If the app is responsible for selecting which GPS coordinates to download, then how would it know what to download unless it downloads all coordinates first? "Closest path" inherently implies some kind of comparison between HERE (wherever that is) and one or more other paths. Without knowing the other paths, how could anything possibly decide which path was closest to HERE?

However, if the app tells the server its current coordinates, say as a query string in a URL, then the server already has all the coordinates, and it can choose the closest path and send that to the app as an HTTP REST response.
 
This seems like a logical contradiction to me.

If the app is responsible for selecting which GPS coordinates to download, then how would it know what to download unless it downloads all coordinates first? "Closest path" inherently implies some kind of comparison between HERE (wherever that is) and one or more other paths.

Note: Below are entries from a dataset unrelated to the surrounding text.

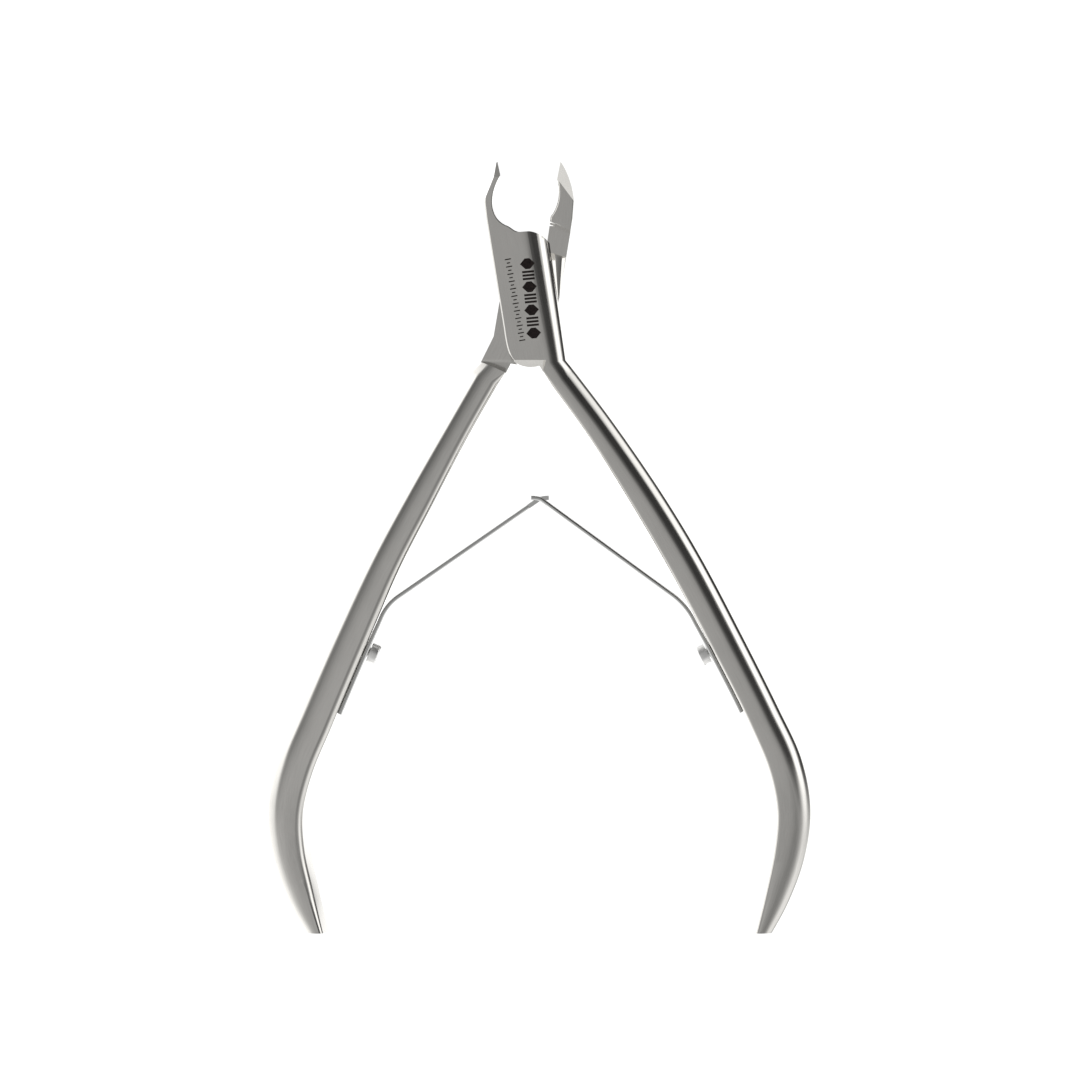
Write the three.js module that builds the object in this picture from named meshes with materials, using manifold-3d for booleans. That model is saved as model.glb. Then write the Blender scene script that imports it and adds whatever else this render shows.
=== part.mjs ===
// Cuticle nipper, 110 mm long, lying on its back with the jaws open.
// Millimetres. +Y points to the jaws, +Z out of the marked front face, and the origin is
// on the pivot axis in the plane that the nipper rests on.
// The front lever has the left jaw and the right handle. The rear lever has the other two.

import * as THREE from 'three';
import { mergeVertices } from 'three/addons/utils/BufferGeometryUtils.js';
import Module from 'manifold-3d';

const wasm = await Module();
wasm.setup();

// ---- Driving dimensions ----

const THICKNESS = 6;          // joint, jaws and upper handles, along Z
const MID_Z = THICKNESS / 2;  // the plane where the two plates slide on each other
const LAP_CLEARANCE = 0.03;   // each plate stands this far back from that plane
const TIP_THICKNESS = 4;      // handles at their ends
const TAPER_START_Y = -64;    // below this the handles thin down
const HANDLE_END_Y = -89.6;

const OUTER_ROUND = 2.2;      // how far the half-round outer side reaches into the width
const INNER_RADIUS = 0.8;     // corner radius along the inner side
const ROUND_STEPS = 12;       // facets over the half-round
const CORNER_STEPS = 3;
const HANDLE_STEPS = 32;

const JAW_TIP_Z = 3.4;        // the cutting edges fall from the front face to here
const JAW_HEEL_Z = 5.75;      // inner end of the left jaw's bevel
const PLATE_BEVEL_Y = -8.0;   // the flat of the front plate ends here in a bevel
const FOLD_Y = -7.68;         // below this fold the lap face falls away to the handle's step
const RELIEF_SLOPE = 0.14;

const RIVET_SHANK_R = 1.5;
const RIVET_BORE_R = 1.57;
const RIVET_HEAD_R = 2.3;
const RIVET_SINK_R = 2.38;
const RIVET_HEAD_H = 1.2;
const RIVET_LENGTH = 5.1;
const RIVET_BORE_DEPTH = 5.3;
const ROUND_SIDES = 48;

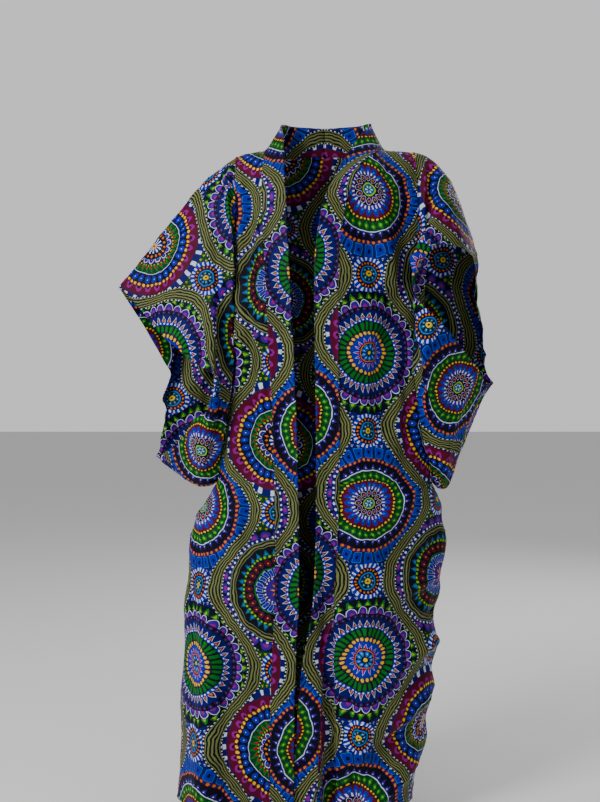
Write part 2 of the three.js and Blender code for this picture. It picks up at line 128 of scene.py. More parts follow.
def fold_table(*rows):
    """Troughs and ridges, each from a first place to a second, with its width and its depth at each."""
    return table("x0 y0 x1 y1 width depth0 depth1", *rows)


# The body at each drop below the neck point: the x of its sides, and its depth to the front and back.
BODY_SECTIONS = table(
    "drop right left front back",
    (0, -189, 200, 112, 96),
    (250, -191, 202, 134, 106),
    (500, -197, 208, 128, 100),
    (640, -213, 222, 124, 100),
    (722, -230, 237, 125, 104),
    (745, -239, 246, 127, 106),
    (780, -262, 262, 129, 109),
    (840, -285, 265, 131, 112),
    (900, -292, 263, 133, 114),
    (985, -298, 248, 136, 117),
    (1075, -303, 244, 139, 120),
    (1175, -307, 240, 142, 123),
    (1260, -312, 228, 145, 126),
    (1410, -320, 192, 150, 130),
)

# Where the band is sewn to each front.
BAND_SEAMS = {
    "right": table(
        "drop x",
        (0, -123), (60, -131), (150, -128), (330, -119), (650, -105), (950, -102), (1100, -109),
        (1260, -112), (1410, -113),
    ),
    "left": table(
        "drop x",
        (0, 134), (30, 112), (65, 84), (110, 61), (170, 42), (260, 30), (650, 33), (950, 28), (1100, 4),
        (1210, -6), (1300, -12), (1410, -17),
    ),
}

# How far each band's free edge lies inside its front: near the hem the left one passes behind the right.
EDGE_SET_BACK = {
    "right": table("drop back", (0, 0), (1410, 0)),
    "left": table("drop back", (0, 0), (1100, 0), (1240, 8), (1410, 9)),
}

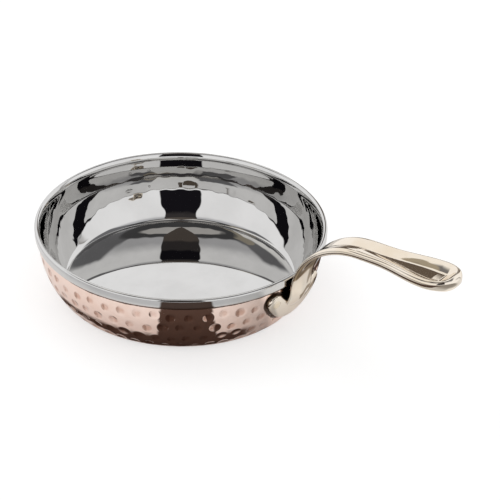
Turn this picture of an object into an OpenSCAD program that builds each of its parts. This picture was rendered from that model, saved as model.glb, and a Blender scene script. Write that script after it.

Without knowing the other paths, how could anything possibly decide which path was closest to HERE?

However, if the app tells the server its current coordinates, say as a query string in a URL, then the server already has all the coordinates, and it can choose the closest path and send that to the app as an HTTP REST response.

You can narrow down the search when the list of coordinates has been
indexed into georeferenced sectors first.
If you were interested only in the path ahead, you could search only the blocks in front of you,
but as you say, that doesn't get you the closest path.
 
Suppose an app of mine has collected data on walking paths in a particular area. I want the app to find the closest path to the user, but I want the app to download only GPS coordinates that will allow the app to figure out the closest path.

I'm thinking that what I could do is tell the app to only log a contributing user's location when either the contributing user makes a significant turn or his or her bearing to some predefined point on the map becomes significant.

I would suggest creating some sort of location database. Save a center point (or start/end point) of each walking path in lat/long coordinates, plus a radius for each walking path.

When looking for nearby paths, first just download the array of center points/radii (and probably a path ID of some sort)

Then you could do a crude sort of all paths by distance to the user

For every path, calculate
(user_lat-path_lat)^2 + (user_long-path_long)^2

Sort smallest to largest.

That lets find the closest paths with very fast math. (just multiplication and addition)

Then go through the array in smallest to largest order. Calculate the distance in meters between the user's location and the path center (fairly expensive calculation that would allow for the fact that lat/long coordinates are not cartesian), and see if it falls within a certain distance threshold, perhaps using the saved path radius in the decision-making process.

Once you hit the first path that is outside your distance threshold, stop, because each subsequent path will be still further away from the user's location.

Once you pick the paths that are close enough to the user, request the full path data for only that small set of paths.
 
Sounds like a solution.
I was going to say "but path A might wrap around path B",
but you're going to initially catch both of them.


I would suggest creating some sort of location database. Save a center point (or start/end point) of each walking path in lat/long coordinates, plus a radius for each walking path.

When looking for nearby paths, first just download the array of center points/radii (and probably a path ID of some sort)

Then you could do a crude sort of all paths by distance to the user

For every path, calculate
(user_lat-path_lat)^2 + (user_long-path_long)^2

Sort smallest to largest.

That lets find the closest paths with very fast math. (just multiplication and addition)

Then go through the array in smallest to largest order. Calculate the distance in meters between the user's location and the path center (fairly expensive calculation that would allow for the fact that lat/long coordinates are not cartesian), and see if it falls within a certain distance threshold, perhaps using the saved path radius in the decision-making process.

Once you hit the first path that is outside your distance threshold, stop, because each subsequent path will be still further away from the user's location.

Once you pick the paths that are close enough to the user, request the full path data for only that small set of paths.